FAMOUS FOR FIFTEEN MINUTES: My Years with Andy Warhol

By

Pub Date: Nov. 1st, 1988
Publisher: Harcourt Brace Jovanovich

With a shudder, Dufresne--once better known as Ultra Violet--offers a mature appraisal of her life within Andy Warhol's Pop freak show. From page one, Dufresne displays the good manners instilled in her by bloodline (of an old and wealthy French family) and by a convent-school upbringing: she abjures self-aggrandizement, using her life's story as a mirror to reflect the jaded horrors of the famed with whom she once ran. Thus her story begins at Warhol's funeral--""the final burial of the dark side of the sixties""--and then flashes back to the December 1963 day when she, a 17-year-old beauty, walked into Warhol's Factory and its drug-and-ego propelled whirlwind.
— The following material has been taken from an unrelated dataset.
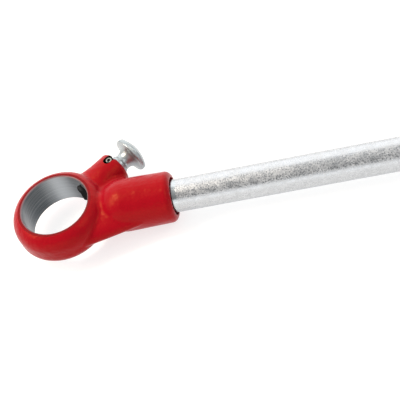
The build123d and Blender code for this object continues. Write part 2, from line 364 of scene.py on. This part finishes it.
# Handle: a length of galvanised steel pipe, screwed into the socket. Its zinc is bright and finely speckled,
# smooth next to the socket and dull inside. The free end is cut bare.
pipe = frame["nodes"]["handle_pipe"]
collar_end_x = 0.0993
cut_end_x = pipe_high.x - 0.0008
pipe_inside_radius = mount_sizes["handle_pipe_bore"]["r_mm"] * millimetre + 0.00022
zinc_dark, zinc_bright = (0.45, 0.465, 0.48, 1), (0.62, 0.635, 0.655, 1)
collar_zinc = (0.50, 0.535, 0.55, 1)
inside_zinc = (0.20, 0.20, 0.205, 1)
cut_steel = (0.62, 0.62, 0.63, 1)
speckle_share, spangle_share = 0.55, 0.45
third_of_each = (0.33, 0.33, 0.33)
zinc_roughness, collar_roughness, inside_roughness = (0.25, 0.52), 0.22, 0.62
bright_metal, frosted_metal = 1.0, 0.55
speckle_relief, line_relief = 0.08, 0.012

zinc, tree, shader, here = new_finish("galvanised_zinc")
x_here, y_here, z_here = add_node(tree, "ShaderNodeSeparateXYZ", {"Vector": here}).outputs
above_handle = number(tree, "SUBTRACT", z_here, handle_height)
on_collar = share_below(tree, x_here, collar_end_x, blur=0.0006)
on_cut = number(tree, "GREATER_THAN", x_here, cut_end_x)
inside = share_below(tree, reach_of(tree, y_here, above_handle), pipe_inside_radius, blur=0.0001)

speckle = noise(tree, here, scale=950.0, detail=1.5)
blotch = noise(tree, here, scale=160.0, detail=3.0)
draw_lines = noise(tree, here, scale=1.0, detail=2.0, stretch=(30, 900, 900))
spangle = add_node(tree, "ShaderNodeTexVoronoi", {"Vector": here, "Scale": 420.0}).outputs["Color"]
spangle_tone = along(tree, spangle, third_of_each)
clear_speckle = ramp(tree, speckle, begins=0.38, ends=0.63)
frosted = number(tree, "MULTIPLY", clear_speckle, ramp(tree, blotch, begins=0.3, ends=0.6, low=0.15))
spangles = number(tree, "MULTIPLY", spangle_tone, spangle_share)
tone = number(tree, "MULTIPLY_ADD", clear_speckle, speckle_share, spangles)

speckled_zinc = blend_colours(tree, tone, zinc_dark, zinc_bright)
outer_zinc = blend_colours(tree, on_collar, speckled_zinc, collar_zinc)
pipe_wall = blend_colours(tree, inside, outer_zinc, inside_zinc)
speckled_gloss = blend_numbers(tree, frosted, *zinc_roughness)
outer_gloss = blend_numbers(tree, on_collar, speckled_gloss, collar_roughness)
outer_metal = blend_numbers(tree, frosted, bright_metal, frosted_metal)
line_height = number(tree, "MULTIPLY", draw_lines, line_relief)
speckle_height = number(tree, "MULTIPLY_ADD", speckle, speckle_relief, line_height)
relief = blend_numbers(tree, on_collar, speckle_height, line_height)
fill_inputs(tree, shader, {
    "Base Color": blend_colours(tree, on_cut, pipe_wall, cut_steel),
    "Metallic": blend_numbers(tree, on_collar, outer_metal, bright_metal),
    "Roughness": blend_numbers(tree, inside, outer_gloss, inside_roughness),
    "Normal": bumps(tree, relief, strength=1.0, distance=0.001),
})
give_finish(pipe, zinc)


# Pawl: a turned and milled plunger of tool steel, hardened and black with oil, and made blacker still as painted
# shade.
# Its tooth stands a little into the ring's bore, and the top of its tip is painted paler as painted light, where
# it faces up.
pawl = frame["nodes"]["pawl"]
lit_tip_out = 0.0262
lit_from_height, lit_full_height = handle_height + 0.003, handle_height + 0.0055
# Oiled black steel, darkened further as painted shade.
oiled_dark_and_shade, oiled_light_and_shade = (0.0015, 0.0016, 0.0018, 1), (0.004, 0.0042, 0.0045, 1)
# Painted light: a paler grey on the top of the tip, where light falls.
tip_top_painted_light = (0.055, 0.057, 0.060, 1)
oiled_roughness = (0.45, 0.65)

black_steel_and_shade, tree, shader, here = new_finish("black_oiled_steel_and_shade")
smears = noise(tree, here, scale=300.0, detail=3.0)
machining = noise(tree, here, scale=1400.0, detail=2.0)
at_tip = share_below(tree, along(tree, here, pawl_way), lit_tip_out, blur=0.0015)
on_top = ramp(tree, along(tree, here, (0, 0, 1)), lit_from_height, lit_full_height)
# The top of the tip, which gets the painted light.
lit_tip_top = number(tree, "MULTIPLY", at_tip, on_top)
oiled_steel_and_shade = blend_colours(tree, smears, oiled_dark_and_shade, oiled_light_and_shade)
fill_inputs(tree, shader, {
    "Base Color": blend_colours(tree, lit_tip_top, oiled_steel_and_shade, tip_top_painted_light),
    "Metallic": 0.0,
    "Roughness": blend_numbers(tree, smears, *oiled_roughness),
    "Normal": bumps(tree, machining, strength=0.35, distance=0.0001),
    "Specular IOR Level": 0.06,
})
give_finish(pawl, black_steel_and_shade)


# Pawl spring: a compression spring wound from hard-drawn wire. It lies in the boss, between the pawl's
# shoulder and the boss's own. The real one closes up as the knob is pulled; this one is made at one length.
wire_radius = 0.00065
coil_radius = 0.0090
coil_turns = 3.5
spring_room = 0.0155
spring_room_end = pull["deforming_nodes"][0]["fixed_end_out_m"]
spring_room_start = spring_room_end - spring_room
spring_gap = wire_radius + 0.00005
points_per_turn, points_round_wire = 48, 12
wire_dark, wire_bright = (0.28, 0.27, 0.26, 1), (0.46, 0.45, 0.44, 1)
wire_roughness = (0.25, 0.4)

spring_wire, tree, shader, here = new_finish("spring_wire")
wire_tone = noise(tree, here, scale=900.0, detail=2.0)
fill_inputs(tree, shader, {
    "Base Color": blend_colours(tree, wire_tone, wire_dark, wire_bright),
    "Metallic": 1.0,
    "Roughness": blend_numbers(tree, wire_tone, *wire_roughness),
})


def new_geometry_tree(name, sizes):
    """A Geometry Nodes tree with a number input for each size, as (tree, inputs, their identifiers)."""
    shape = bpy.data.node_groups.new(name, "GeometryNodeTree")
    shape.interface.new_socket("Geometry", in_out="OUTPUT", socket_type="NodeSocketGeometry")
    identifiers = {}
    for size in sizes:
        socket = shape.interface.new_socket(size, in_out="INPUT", socket_type="NodeSocketFloat")
        identifiers[size] = socket.identifier
    return shape, shape.nodes.new("NodeGroupInput").outputs, identifiers


def end_geometry_tree(shape, geometry, finish):
    """Ends a Geometry Nodes tree: its instances made real, and wearing this finish."""
    realized = add_node(shape, "GeometryNodeRealizeInstances", {"Geometry": geometry})
    real = realized.outputs[0]
    painted = add_node(shape, "GeometryNodeSetMaterial", {"Geometry": real, "Material": finish})
    add_node(shape, "NodeGroupOutput", {"Geometry": painted.outputs[0]})
    lay_out(shape)


def mesh_from_tree(name, shape, identifiers, sizes, finish):
    """The result of a Geometry Nodes tree with these sizes, as a plain mesh object at the origin."""
    carrier = bpy.data.objects.new(name + "_carrier", bpy.data.meshes.new(name + "_carrier"))
    scene.collection.objects.link(carrier)
    modifier = carrier.modifiers.new(name, "NODES")
    modifier.node_group = shape
    for size, value in sizes.items():
        modifier[identifiers[size]] = value
    bpy.context.view_layer.update()
    mesh = bpy.data.meshes.new_from_object(carrier.evaluated_get(bpy.context.evaluated_depsgraph_get()))
    bpy.data.objects.remove(carrier)
    piece = bpy.data.objects.new(name, mesh)
    scene.collection.objects.link(piece)
    give_finish(piece, finish)
    return piece


coil_sizes = {"Turns": coil_turns, "Coil radius": coil_radius, "Wire radius": wire_radius,
              "Length": spring_room - 2 * spring_gap}
coil_shape, given, identifiers = new_geometry_tree("coil_spring", coil_sizes)
helix = add_node(coil_shape, "GeometryNodeCurveSpiral",
                 {"Resolution": points_per_turn, "Rotations": given["Turns"],
                  "Start Radius": given["Coil radius"], "End Radius": given["Coil radius"],
                  "Height": given["Length"]})
wire_section = add_node(coil_shape, "GeometryNodeCurvePrimitiveCircle",
                        {"Resolution": points_round_wire, "Radius": given["Wire radius"]})
wire = add_node(coil_shape, "GeometryNodeCurveToMesh",
                {"Curve": helix.outputs[0], "Profile Curve": wire_section.outputs[0], "Fill Caps": True})
smoothed = add_node(coil_shape, "GeometryNodeSetShadeSmooth", {"Geometry": wire.outputs[0]})
end_geometry_tree(coil_shape, smoothed.outputs[0], spring_wire)
spring = mesh_from_tree("coiled_pawl_spring", coil_shape, identifiers, coil_sizes, spring_wire)
pawl_axis_start = Vector((0, 0, handle_height))
pawl_frame = Matrix.Translation(pawl_axis_start) @ pawl_way.to_track_quat("Z", "Y").to_matrix().to_4x4()
spring.data.transform(pawl_frame @ Matrix.Translation((0, 0, spring_room_start + spring_gap)))
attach(spring, "handle")
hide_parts("pawl_spring")
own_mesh(spring)


# Knob: a mushroom turned from bar, bright plated, and pinned to the pawl's stem.
# Fine turning marks run round it, and a knurl is rolled round the rim of its disc for grip.
knob = frame["nodes"]["knob"]
disc_radius = 0.0153
disc_middle_out = 0.0783
ridge_sunk = 0.00003
plating_grey, plating_bright = (0.36, 0.398, 0.413, 1), (0.45, 0.492, 0.508, 1)
plating_roughness = (0.28, 0.42)

plating, tree, shader, here = new_finish("bright_plating")
out_here = along(tree, here, pawl_way)
only_out = add_node(tree, "ShaderNodeCombineXYZ", {"X": out_here}).outputs[0]
turned = noise(tree, only_out, scale=2600.0, detail=2.0)
plating_blush = noise(tree, here, scale=120.0, detail=2.0)
fill_inputs(tree, shader, {
    "Base Color": blend_colours(tree, plating_blush, plating_grey, plating_bright),
    "Metallic": 0.8,
    "Roughness": blend_numbers(tree, turned, *plating_roughness),
    "Normal": bumps(tree, turned, strength=0.25, distance=0.00005),
})
give_finish(knob, plating)

knurl_sizes = {"Ridges": 84.0, "Disc radius": disc_radius - ridge_sunk, "Ridge half width": 0.00062,
               "Ridge length": 0.0019, "Flatness": 0.42, "Slant": radians(28)}
knurl_shape, given, identifiers = new_geometry_tree("rim_knurl", knurl_sizes)
ridge_count = add_node(knurl_shape, "FunctionNodeFloatToInt", {0: given["Ridges"]})
rim_line = add_node(knurl_shape, "GeometryNodeCurvePrimitiveCircle",
                    {"Resolution": ridge_count.outputs[0], "Radius": given["Disc radius"]})
rim_points = add_node(knurl_shape, "GeometryNodeCurveToPoints", {"Curve": rim_line.outputs[0]},
                      mode="EVALUATED")
ridge = add_node(knurl_shape, "GeometryNodeMeshCylinder",
                 {"Vertices": 4, "Radius": given["Ridge half width"], "Depth": given["Ridge length"]})
lean = add_node(knurl_shape, "ShaderNodeCombineXYZ", {"X": given["Slant"]})
flatter = add_node(knurl_shape, "ShaderNodeCombineXYZ", {"X": given["Flatness"], "Y": 1.0, "Z": 1.0})
leaning = add_node(knurl_shape, "GeometryNodeTransform",
                   {"Geometry": ridge.outputs[0], "Rotation": lean.outputs[0], "Scale": flatter.outputs[0]})
outward = add_node(knurl_shape, "GeometryNodeInputPosition", {})
facing = add_node(knurl_shape, "FunctionNodeAlignEulerToVector", {"Vector": outward.outputs[0]},
                  axis="X", pivot_axis="Z")
ridges = add_node(knurl_shape, "GeometryNodeInstanceOnPoints",
                  {"Points": rim_points.outputs[0], "Instance": leaning.outputs[0],
                   "Rotation": facing.outputs[0]})
end_geometry_tree(knurl_shape, ridges.outputs[0], plating)
knurl = mesh_from_tree("knob_rim_knurl", knurl_shape, identifiers, knurl_sizes, plating)
knurl.data.transform(pawl_frame @ Matrix.Translation((0, 0, disc_middle_out)))
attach(knurl, "plunger")


# Cross pin: a slotted spring pin, rolled from strip, that holds the knob on the stem.
# Its ends lie in the boss's slots. The sheared face of the upper one is a little duller than its sides.
pin = frame["nodes"]["knob_pin"]
pin_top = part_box("knob_pin")[1].z
sheared_depth = 0.00004
rolled_dark, rolled_bright = (0.20, 0.19, 0.18, 1), (0.34, 0.33, 0.32, 1)
sheared_steel = (0.30, 0.31, 0.28, 1)
side_roughness, sheared_roughness = 0.4, 0.5

pin_steel, tree, shader, here = new_finish("spring_pin_steel")
below_top = number(tree, "SUBTRACT", pin_top, along(tree, here, (0, 0, 1)))
sheared = share_below(tree, below_top, sheared_depth, blur=0.0001)
rolled = noise(tree, here, scale=700.0, detail=2.0, stretch=(1, 1, 0.1))
rolled_steel = blend_colours(tree, rolled, rolled_dark, rolled_bright)
fill_inputs(tree, shader, {
    "Base Color": blend_colours(tree, sheared, rolled_steel, sheared_steel),
    "Metallic": 1.0,
    "Roughness": blend_numbers(tree, sheared, side_roughness, sheared_roughness),
})
give_finish(pin, pin_steel)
There she meets speed-gobbling Billy Name; speed-gobbling, gold-painted, nude Eric Emerson; speed-shooting, nonstop-talking Ondine; breast-exposing Ingrid Superstar, and the other nether creatures who clustered around the gnome king of Pop. Only after this quick zoo tour does Dufresne flash back again, to her storied childhood, and nubile affair with Salvador Dali. Dali persuades her to meet Warhol; the next decade swirls by in a haze of drugs, parties, money, celebrities--Howard Hughes shuffling around in Kleenex boxes instead of slippers; Norman Mailer, at a birthday party, demanding of her, ""Show me your behind""; and more drugs, all sorted out here by Dufresne into short, sharp snapshot chapters on Warhol's shooting by crazed militant feminist Valerie Solanis; Warhol's films; the transvestites who surrounded him; his mother; his sex life (young boys and Truman Capote, mostly); his death. Of the spider at the web's center, she writes: ""Andy was and will always be the first plastic man."" Updates on Warhol's crowd (most of them dead from drugs) and on herself (in A.A., embracing the New Age, rueful but relieved) close the account. A technical nightmare remembered in the strong, healing white light of day: second only to Edie as a worthy chronicle of Warholia.